En termes de bilan sur le plan artistique, Mamadou Thug se dit globalement satisfait du déroulement de l’année 2023, même si beaucoup de choses sont à revoir. « C’est vrai qu’il peut y avoir des problèmes, puisque tout est argent, mais ça a avancé de 70%. C’est en 2023 que Djani Alpha a fait le Bataclan, que Azaya a fait la salle du Casino à Paris. Beaucoup d’artistes, dans leurs domaines respectifs, sont en tournée à l’internationale aujourd’hui.

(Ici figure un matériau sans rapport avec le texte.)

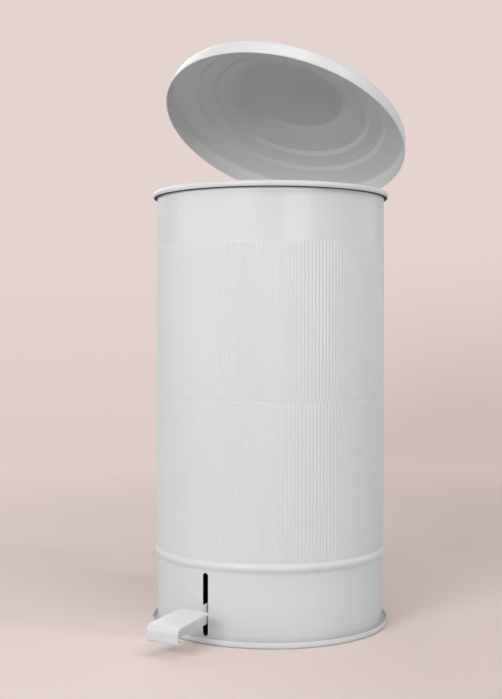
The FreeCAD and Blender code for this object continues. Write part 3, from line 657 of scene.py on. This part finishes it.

Même le fait que Black M revienne porter la voix d’artistes locaux, c’est une avancée considérable. Parlant vrai aussi, aujourd’hui, nous avons plus d’interprètes que d’artistes. Aujourd’hui, si nous prenons la musique pastorale, beaucoup d’artistes ne créent pas de la musique, parce qu’elle n’est pas ce qu’on chante, mais ce qu’on joue. Beaucoup aujourd’hui jouent sur la musique Sama ou bien la musique 56, des musiques créées depuis les années 1950 et 1960. Beaucoup d’artistes aujourd’hui chantent sur ces notes de musique. Il faudrait, c’est notre souhait, que les artistes partent à l’intérieur du pays pour s’imprégner de cette musique, s’en inspirer et créer une nouvelle musique. Si aujourd’hui les artistes ne vivent pas de leur art, c’est parce qu’eux-mêmes, ils ne se prennent pas au sérieux », soutient l’humoriste.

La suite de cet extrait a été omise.